Democratic women, energized by frustrations over Donald Trump’s presidency and the #MeToo movement, rewrote rulebooks on campaigns. They breastfed in commercials, won the recognition of babysitting as a legitimate campaign expense, and collected staggering amounts of money from female donors.

The incoming class of Democratic women also increased the diversity of the House.

It will include:

  • The first Muslim women in Congress: Ilhan Omar from Minnesota’s 5th District, and Rashida Tlaib, who won in Michigan’s 13th. Tlaib will also be the first Palestinian-American woman elected to Congress.
  • The first black women to represent Massachusetts and Connecticut in the House: Ayanna Pressley in Masschusetts’ 7th District and Jahana Hayes in Connecticut’s 5th.
  • The first Latinas to represent Texas: Democrat sSylvia Garcia from Texas’ 29th District and Veronica Escobar from Texas’ 16th.
  • Four women who will join Pennsylvania’s previously all-male delegation: Madeleine Dean from the 4th District, Mary Gay Scanlon from the 5th, Chrissy Houlahan from the 6th and Susan Wild from the 7th.
  • The first Native American women in Congress: Deb Haaland in New Mexico’s 1st District, and Sharice Davids in Kansas’ 3rd. Davids will also be the first LGBT person to represent Kansas in Washington.

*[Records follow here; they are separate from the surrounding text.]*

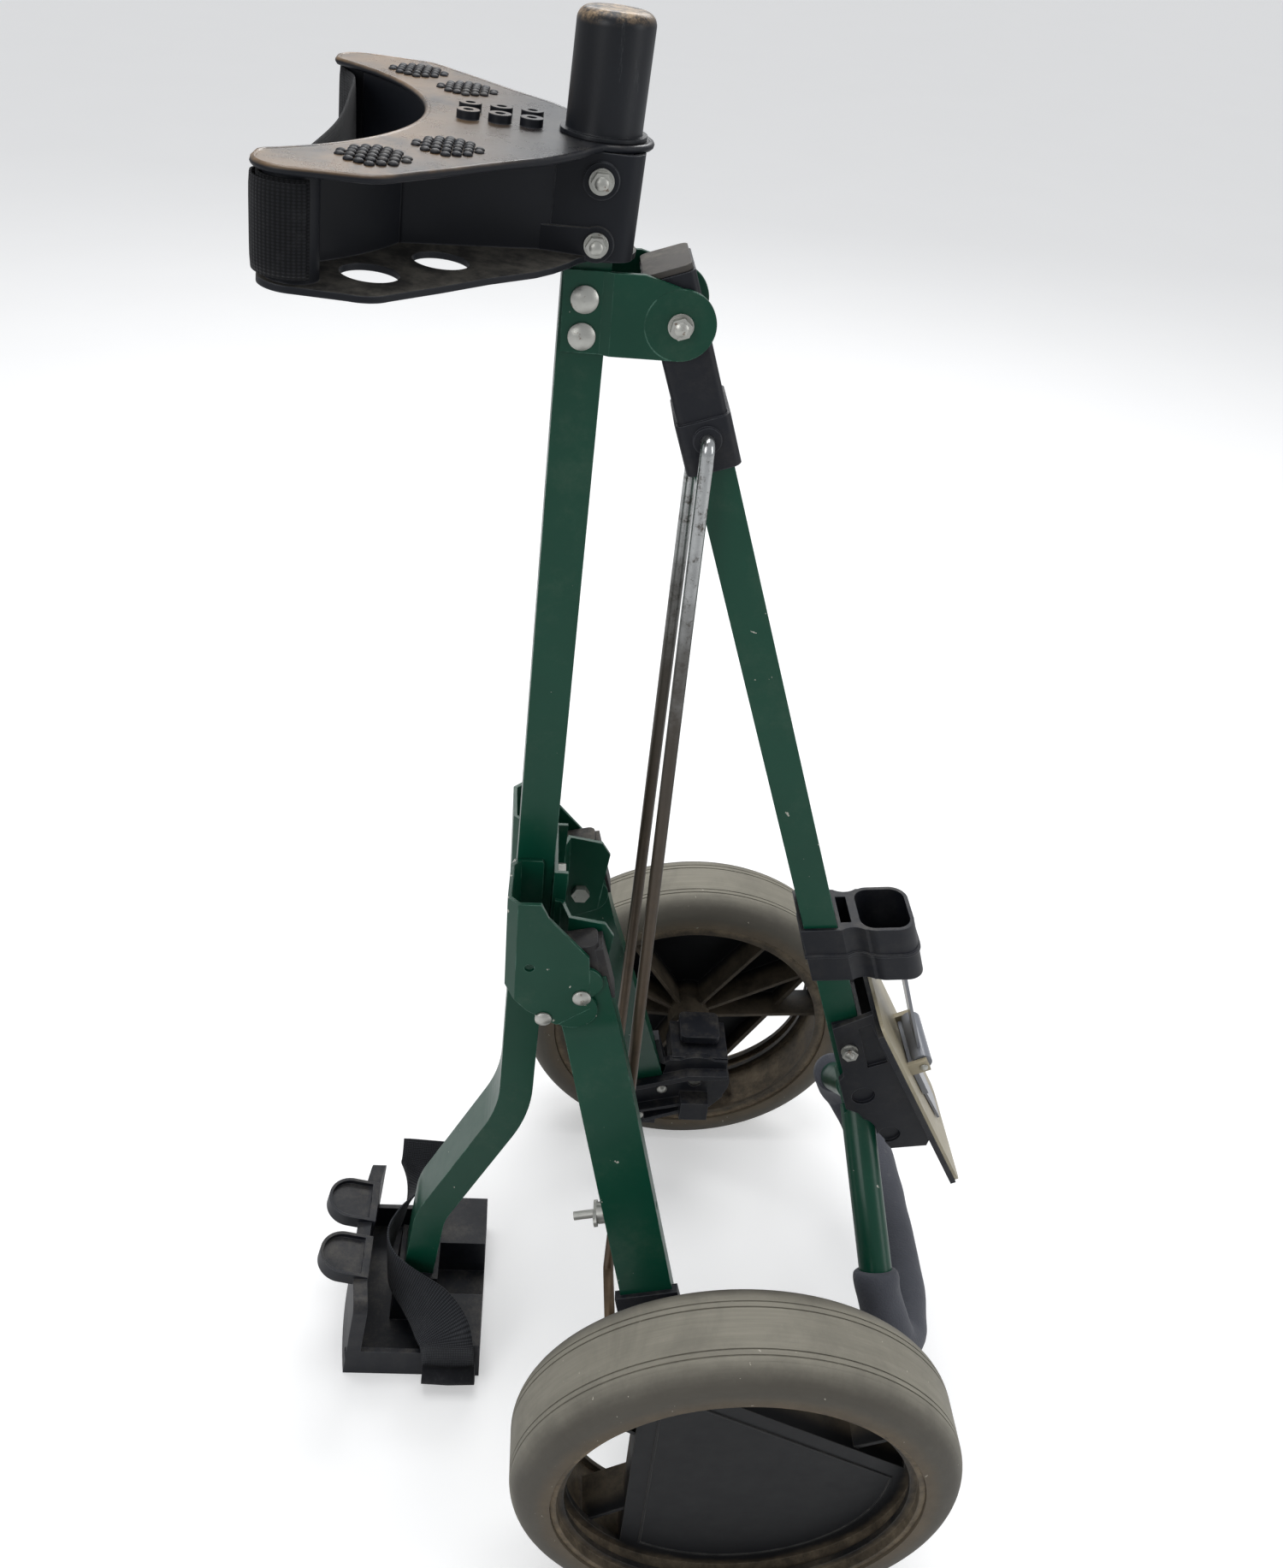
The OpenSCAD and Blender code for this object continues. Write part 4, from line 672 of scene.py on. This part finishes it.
def lower_strap(material):
    """Flat webbing round the front of the foot, hanging to the floor at one side and loose at the other."""
    low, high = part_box("lower_strap")
    reach = high.y - 1.5 * MM
    front = low.x + 2 * MM

    def at(x, y, z):
        return Vector((front + x * MM, y * MM if abs(y) < 70 else math.copysign(reach, y), z * MM))

    near = [
        (at(55, -74, 12), (1, 0, 0)), (at(54, -74, 34), (1, 0, 0)), (at(53, -74, 50), (1, 0, 0)),
        (at(50, -68, 57), (1, 0, 0.1)), (at(40, -54, 60), (0.9, 0, 0.45)), (at(24, -38, 62), (0.55, 0, 0.85)),
    ]
    middle = [(at(6, -20, 66), (0.15, 0, 1)), (at(0, 0, 68), (0, 0, 1)), (at(4, 20, 70), (0.1, 0, 1))]
    far = [
        (at(13, 38, 76), (0.35, 0, 1)), (at(21, 53, 84), (0.7, 0, 0.7)),
        (at(26, 62, 98), (1, 0, 0.1)), (at(28, 66, 122), (1, 0, 0)),
    ]
    bm = bmesh.new()
    ribbon(bm, [(p, Vector(d)) for p, d in near + middle + far], 42 * MM, 2.2 * MM)
    out = Vector((0, -6 * MM, 0))
    hem = [at(34, -74, 17) + out, at(55, -74, 15.5) + out, at(76, -74, 17) + out]
    sweep(bm, hem, 7 * MM, 18)
    made = mesh_piece("foot_webbing", bm, material, "frame")
    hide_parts("lower_strap")


# ---- Foam grip ------------------------------------------------------------------------


def foam_grip(material):
    """One soft foam sleeve round the outer bow of the grip loop, slightly dented, with puckered ends."""
    pivot = Vector(joints["handle_fold"]["pos_m"])
    lean = math.radians(18.6)
    down = Vector((math.sin(lean), 0, -math.cos(lean)))
    towards = Vector((-math.cos(lean), 0, -math.sin(lean)))
    def at(n, y, s):
        return pivot + down * s * MM + towards * n * MM + Vector((0, y * MM, 0))
    half = [(16.9, -94, 694), (18.6, -103, 705), (17, -118, 737), (11, -113, 754),
            (5, -93, 764), (1, -62, 769), (0, -31, 771)]
    path = [at(*p) for p in half] + [at(0, 0, 771.5)]
    path += [at(n, -y, s) for n, y, s in reversed(half)]
    points = smooth_path(path, 10)
    rng = random.Random(5)
    waves = [(rng.uniform(3, 14), rng.uniform(0, 6.28), rng.uniform(0.1, 0.35)) for _ in range(6)]
    def radius(t):
        dents = sum(a * math.sin(f * t * 6.28 + p) for f, p, a in waves)
        ends = min(t, 1 - t)
        pucker = 1.8 * math.exp(-ends * 90)
        return (16.6 + dents * 0.5 - pucker) * MM
    bm = bmesh.new()
    sweep(bm, points, radius, 32)
    made = mesh_piece("foam_sleeve", bm, material, "handle")
    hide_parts("foam_grip")


# ---- Rods -----------------------------------------------------------------------------


def rod_wire(side, material):
    """One bent rod: a short stub in the sleeve, a round bend, the long straight and the stub at the hub."""
    s = SIDE_SIGN[side]
    low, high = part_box("rod_" + side)
    r = 4 * MM
    top = Vector(joints["rod_swing_" + side]["pos_m"])
    inner = 16 * MM
    outer_top = 28.8 * MM
    end_y = max(abs(low.y), abs(high.y))
    foot_y = 56 * MM
    foot = Vector((low.x + r, 0, low.z + r))
    if abs(foot.x - top.x) < r:
        foot = Vector((high.x - r, 0, low.z + r))
    bend = 5.5 * MM
    a = Vector((top.x, s * inner, top.z))
    corner_top = Vector((top.x, s * outer_top, top.z))
    corner_low = Vector((foot.x, s * foot_y, foot.z))
    b = Vector((foot.x, s * end_y, foot.z))
    points = round_corners([a, corner_top, corner_low, b], bend)
    bm = bmesh.new()
    sweep(bm, points, r, 20)
    made = mesh_piece("rod_wire_" + side, bm, material, "rod_" + side)
    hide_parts("rod_" + side)


def round_corners(points, radius, steps=10):
    """A polyline with each inner corner replaced by a smooth bend."""
    made = [points[0]]
    for before, corner, after in zip(points, points[1:], points[2:]):
        p = corner + (before - corner).normalized() * radius
        q = corner + (after - corner).normalized() * radius
        for k in range(steps + 1):
            t = k / steps
            made.append((1 - t) ** 2 * p + 2 * t * (1 - t) * corner + t * t * q)
    made.append(points[-1])
    return made


# ---- Fork bracket details ---------------------------------------------------------------


def fork_details(material, patch_material):
    """Rolled lips round both shelves and four dimpled ball patches on the top one."""
    centre, along, up = bracket_axes()
    shelf_up = Matrix.Rotation(math.radians(1.8), 3, "Y") @ up
    for name, normal in (("fork_lip_top", up), ("fork_lip_bottom", shelf_up)):
        outline = even_steps(outer_loop("upper_bracket", normal), 4 * MM)
        bm = bmesh.new()
        sweep(bm, [p - normal * 1.5 * MM for p in outline], 1.9 * MM, 10, closed=True)
        mesh_piece(name, bm, material, "frame")
    bm = bmesh.new()
    for n, y in ((-96, -104), (-68, -70), (-68, 70), (-96, 104)):
        base = centre + along * (n + 224.5) * MM + up * 27.5 * MM + Vector((0, y * MM, 0))
        ball_patch(bm, base, along, up)
    mesh_piece("ball_patches", bm, patch_material, "frame")


def ball_patch(bm, base, along, up):
    """A low oval dome of round pips, moulded to look like part of a golf ball."""
    across = Vector((0, 1, 0))
    pitch = 5.2
    for row in range(-3, 4):
        for column in range(-4, 4):
            u = (column + (row % 2) / 2) * pitch
            v = row * pitch * 0.87
            share = (u / 18) ** 2 + (v / 14) ** 2
            if share > 1:
                continue
            lift = 1.2 * (1 - share)
            place = base + (across * u + along * v + up * lift) * MM
            turn = Matrix((across, along, up)).transposed().to_4x4()
            size = Matrix.Diagonal((2.3 * MM, 2.3 * MM, 1.3 * MM, 1))
            bmesh.ops.create_uvsphere(bm, u_segments=12, v_segments=8, radius=1,
                                      matrix=Matrix.Translation(place) @ turn @ size)


# ---- Floor, light and camera ------------------------------------------------------------


def pale_floor():
    bm = bmesh.new()
    bmesh.ops.create_grid(bm, x_segments=1, y_segments=1, size=40)
    mesh = bpy.data.meshes.new("floor")
    bm.to_mesh(mesh)
    bm.free()
    floor = bpy.data.objects.new("floor", mesh)
    bpy.context.scene.collection.objects.link(floor)
    floor.location.z = -0.3 * MM
    g = Graph("floor_paint", 0.0)
    g.set("Base Color", g.mix(g.noise(3, 4), (0.80, 0.80, 0.80, 1), (0.84, 0.84, 0.84, 1)))
    g.set("Roughness", 0.75)
    rays = g.node("ShaderNodeLightPath")
    g.set("Emission Color", (1, 1, 1, 1))
    g.set("Emission Strength", g.math("MULTIPLY", rays.outputs["Is Camera Ray"], 0.3))
    mesh.materials.append(g.material)


def softbox(name, place, target, size, power, tint=(1, 1, 1)):
    light = bpy.data.lights.new(name, "AREA")
    light.shape = "RECTANGLE"
    light.size, light.size_y = size
    light.energy = power
    light.color = tint
    lamp = bpy.data.objects.new(name, light)
    lamp.location = place
    lamp.rotation_mode = "QUATERNION"
    lamp.rotation_quaternion = (Vector(target) - Vector(place)).to_track_quat("-Z", "Y")
    bpy.context.scene.collection.objects.link(lamp)


def studio():
    world = bpy.data.worlds.new("studio")
    world.use_nodes = True
    background = world.node_tree.nodes["Background"]
    background.inputs["Color"].default_value = (0.95, 0.97, 1.0, 1)
    background.inputs["Strength"].default_value = 0.5
    bpy.context.scene.world = world
    bpy.context.scene.view_settings.view_transform = "Standard"
    axle = Vector((WHEEL_CENTRE["left"].x, 0, 0))
    middle = axle + Vector((-0.05, 0, 0.5))
    softbox("ceiling_light", axle + Vector((-0.2, 0.3, 2.7)), middle, (1.4, 1.4), 26)
    softbox("back_light", axle + Vector((0.3, 2.3, 2.3)), axle + Vector((-0.1, 0, 0.8)), (2.2, 0.7), 30)
    softbox("front_light", axle + Vector((-1.9, -2.2, 1.9)), middle, (1.2, 1.6), 22)
    softbox("side_light", axle + Vector((2.4, -0.9, 1.3)), middle, (0.8, 1.6), 12)


def camera():
    """The viewpoint: above the near wheel, looking down over the trolley, rolled a little."""
    place = Vector((WHEEL_CENTRE["left"].x - 0.1607, -0.7027, 1.0689))
    yaw, pitch, roll = math.radians(2.99), math.radians(34.32), math.radians(4.2)
    ahead = Vector((math.sin(yaw) * math.cos(pitch), math.cos(yaw) * math.cos(pitch), -math.sin(pitch)))
    level = Vector((math.cos(yaw), -math.sin(yaw), 0))
    upright = level.cross(ahead)
    right = math.cos(roll) * level + math.sin(roll) * upright
    up = math.cos(roll) * upright - math.sin(roll) * level
    data = bpy.data.cameras.new("camera")
    data.lens = 31.6
    data.shift_x, data.shift_y = 0.0362, -0.0304
    data.clip_start, data.clip_end = 0.01, 100
    made = bpy.data.objects.new("camera", data)
    made.matrix_world = Matrix((
        (right.x, up.x, -ahead.x, place.x),
        (right.y, up.y, -ahead.y, place.y),
        (right.z, up.z, -ahead.z, place.z),
        (0, 0, 0, 1),
    ))
    bpy.context.scene.collection.objects.link(made)
    bpy.context.scene.camera = made


finishes, special = finish_cad_nodes()
upper_strap(webbing("fork_webbing", srgb(5, 6, 8), srgb(24, 25, 29)))
lower_strap(webbing("foot_webbing", srgb(20, 21, 25), srgb(58, 60, 64)))
foam_grip(closed_foam())
rod_finish = finishes["rusty_rod"]
for rod_side in ("left", "right"):
    rod_wire(rod_side, rod_finish)
fork_details(special["upper_bracket"], finishes["black_plastic"])
pale_floor()
studio()
camera()
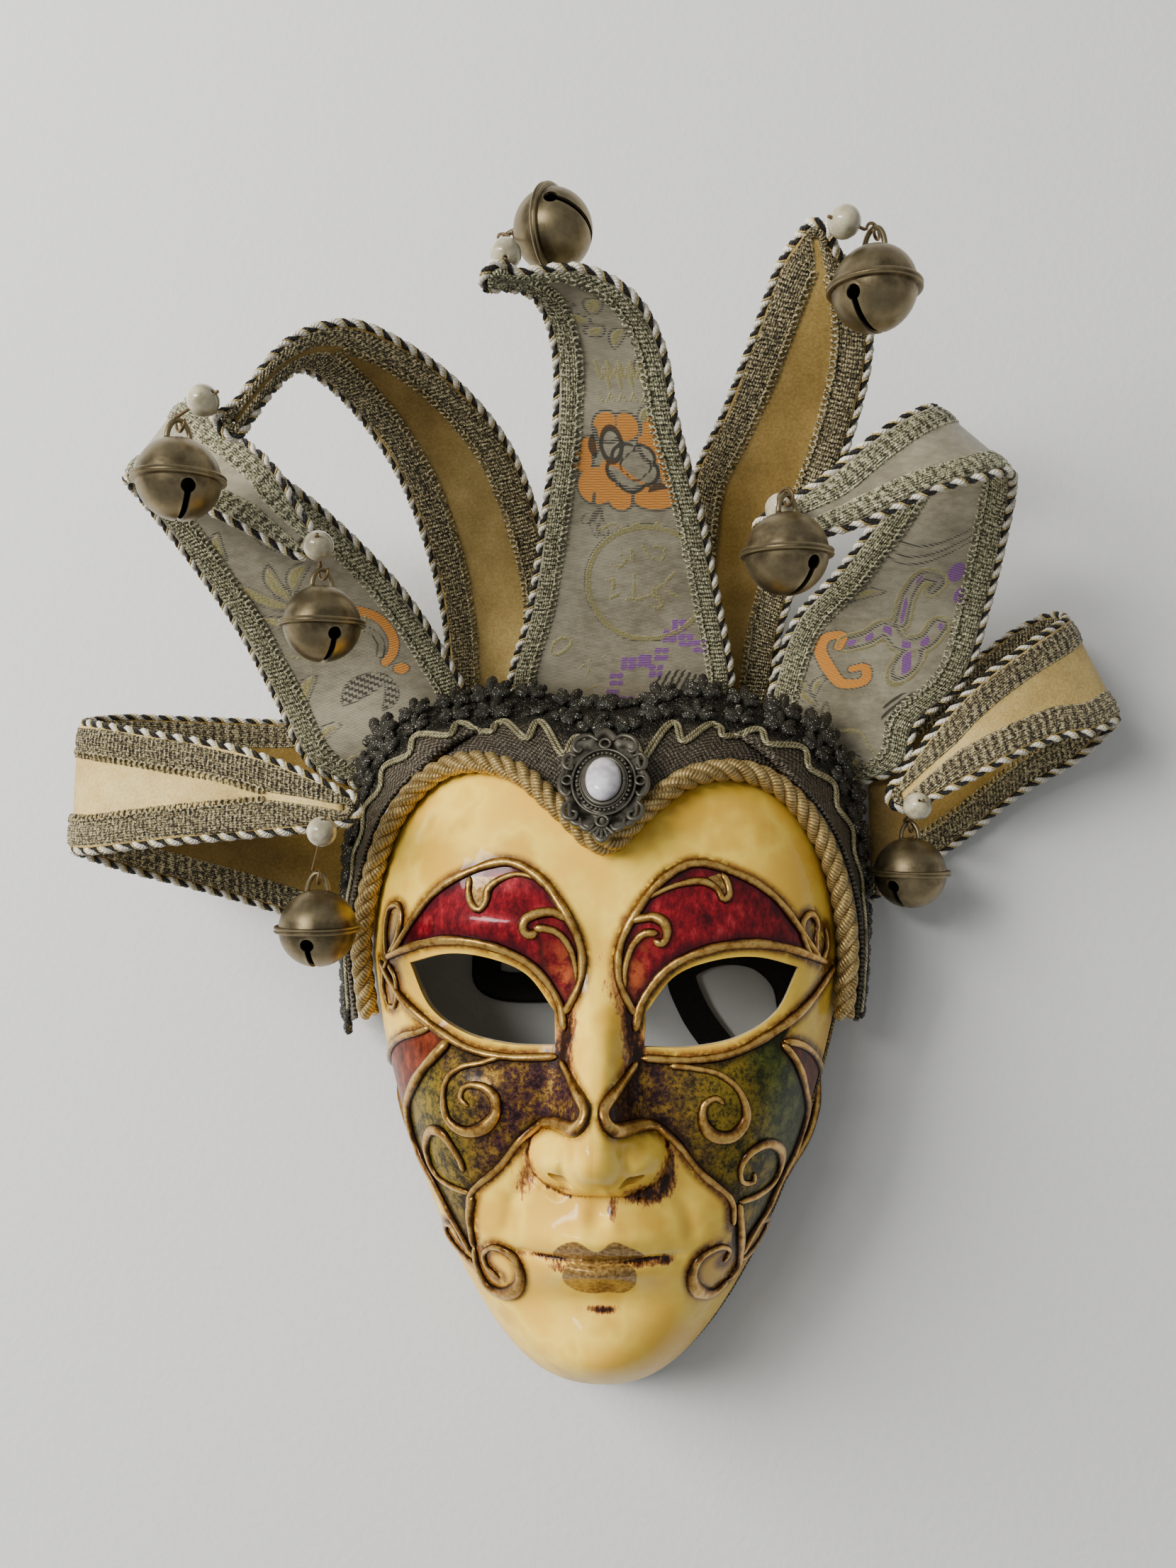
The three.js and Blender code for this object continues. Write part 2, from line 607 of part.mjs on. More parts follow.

Those wins came after aggressive efforts from Democratic groups to recruit, fund and train female candidates.

EMILY’S list, which backs Democratic women who support abortion rights, spent $110 million this cycle, according to a memo from the organization’s president Stephanie Schriock. That money allowed the group to “train, recruit and support more candidates than ever before,” she wrote.

Democratic women received $159 million from female donors this cycle, more than 2.5 times the amount Democratic women running for Congress raised from female donors in 2016, according to the Center for Responsive Politics. The center also also pointed out that this year was the first time female candidates outraised men on both sides of the aisle.

Republican women, however, received only $19 million from female donors, the center found.